Managers at several independent record stores in Berkeley agreed that sales were down, but said other factors might be to blame. 

“I’m not sure that downloading is the culprit,” said Norman Arenas of Primal Records. “We’re in a war economy, people don’t have much to spend.” 

The recording industry has fought in court to protect its copyrighted property. In 2000 the RIAA won a ruling shutting down Napster, but the trade group recently hit a legal roadblock. 

Four months ago, U.S. District Court Judge Stephen Wilson ruled that two of Napster’s biggest successors, Grokster and Morpheus, did not infringe copyright law, because unlike Napster they also provided lawful services and could not be held accountable for their customers using the programs for illegal ends. 

Unable to shut down file sharing programs, the RIAA shifted its attention to individual abusers. 

They have monitored file-sharing networks and gathered 1142 subpoenas against suspected music pirates this year, according to the Electronic Frontier Foundation a legal fund that represented the parent company of Morpheus against the RIAA. 

Service providers have challenged subpoenas, but in April a federal judge rejected the claim of Verizon Internet Services that the practice infringed on their customers’ privacy rights. Verizon is appealing the decision and Pacific Bell Internet Services recently filed suit against the RIAA on similar grounds. 

EFF staff attorney Wendy Seltzer urged universities to fight the subpoenas. “Networks are about academic freedom, [the universities] should think about that, not just what the RIAA wants.”  

She recommended that universities stop logging network activity, so the record industry could not track file transfers. 

Karen Eft, UC Berkeley policy analyst, responded that logging the network was needed to analyze use and investigate possible hackers. 

“We don’t do it with the intention to track students,” she said. “If we didn’t have to do it we wouldn’t.” 

UC Berkeley has so far received one subpoena. It turned out the illegal activity was the work of a hacker who had accessed an administrative computer to capture his downloads.  

Michael Smith, campus counsel, said the university would not automatically hand over anyone’s name to the RIAA. “If we thought the subpoena was faulty, if it came from the wrong jurisdiction, we could challenge it,” he said. 

Two weeks ago Massachusetts Institute of Technology and Boston College successfully fought off subpoenas, arguing they needed to be filed in Massachusetts instead of Washington, D.C. 

Still, under increased pressure from the recording industry as well as from students and faculty who say excessive downloading is slowing down their server, UC Berkeley is getting tougher on illegal file swapping. 

Students who receive take-down notices filed by the RIAA to remove copyrighted materials from their computers will now have one day to comply before losing their service.  

Previously it was up to the administration to confirm the violation, and evasive students could delay the process, Chamberlin said.
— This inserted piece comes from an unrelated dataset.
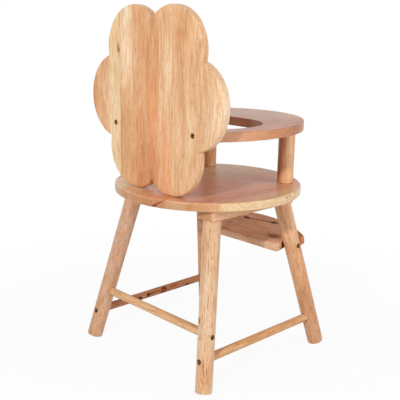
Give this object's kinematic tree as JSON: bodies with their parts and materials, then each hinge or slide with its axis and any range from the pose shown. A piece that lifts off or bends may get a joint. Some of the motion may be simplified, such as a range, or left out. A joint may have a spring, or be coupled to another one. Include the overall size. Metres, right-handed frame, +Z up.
{
  "type": "doll high chair",
  "caption": "Wooden doll high chair: splayed round legs, thin stretchers, round seat, flower-shaped back panel, horseshoe tray on posts and a half-moon footrest.",
  "frame": {"origin": "on the floor, under the middle of the chair's bounding box", "axes": "+Z up, +X to the sitter's left, the sitter faces -Y"},
  "size_m": [0.285, 0.2916, 0.5244],
  "materials": {
    "board_wood": "light hardwood boards glued from staves, clear satin finish",
    "turned_wood": "round hardwood bars with lengthwise grain, clear satin finish",
    "batten_wood": "hardwood battens, clear satin finish",
    "screw_steel": "dark bronze passivated wood screws"
  },
  "bodies": {
    "root": {"seat": "board_wood", "back_panel": "board_wood", "tray": "board_wood", "footrest": "board_wood", "batten_left": "batten_wood", "batten_right": "batten_wood", "leg_front_left": "turned_wood", "leg_front_right": "turned_wood", "leg_rear_left": "turned_wood", "leg_rear_right": "turned_wood", "post_left": "turned_wood", "post_right": "turned_wood", "stretcher_rear": "turned_wood", "stretcher_left": "turned_wood", "stretcher_right": "turned_wood", "dowel_left": "turned_wood", "dowel_right": "turned_wood", "screw_panel_left": "screw_steel", "screw_panel_right": "screw_steel", "screw_tray_left": "screw_steel", "screw_tray_right": "screw_steel", "screw_post_left": "screw_steel", "screw_post_right": "screw_steel", "screw_seat_front_left": "screw_steel", "screw_seat_front_right": "screw_steel", "screw_seat_rear_left": "screw_steel", "screw_seat_rear_right": "screw_steel", "screw_leg_front_left": "screw_steel", "screw_leg_front_right": "screw_steel", "screw_leg_rear_left": "screw_steel", "screw_leg_rear_right": "screw_steel", "screw_footrest_left": "screw_steel", "screw_footrest_right": "screw_steel", "screw_stretcher_rear_left": "screw_steel", "screw_stretcher_rear_right": "screw_steel", "screw_stretcher_left_rear": "screw_steel", "screw_stretcher_left_front": "screw_steel", "screw_stretcher_right_rear": "screw_steel", "screw_stretcher_right_front": "screw_steel"}
  },
  "joints": []
}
Last year 163 students in the dorms received such notices—twice as many as the year before. 

The university is also stepping up enforcement of students who download excessively. 

Students who twice surpass downloading 50 gigabytes per week—about the equivalent of four movies, 200 songs and 1,000 e-mails— will lose their Internet connection until they complete a quiz on university bandwidth rules. 

Freshmen interviewed this week said they opted not to download music out of respect to the musicians, but that the warnings they received when signing up for Internet accounts wouldn’t make a difference. “They gave their spiel,” said Travis Johnston. “I don’t think it will hamper anyone. They’ll give you a warning. They’re not that serious about it.”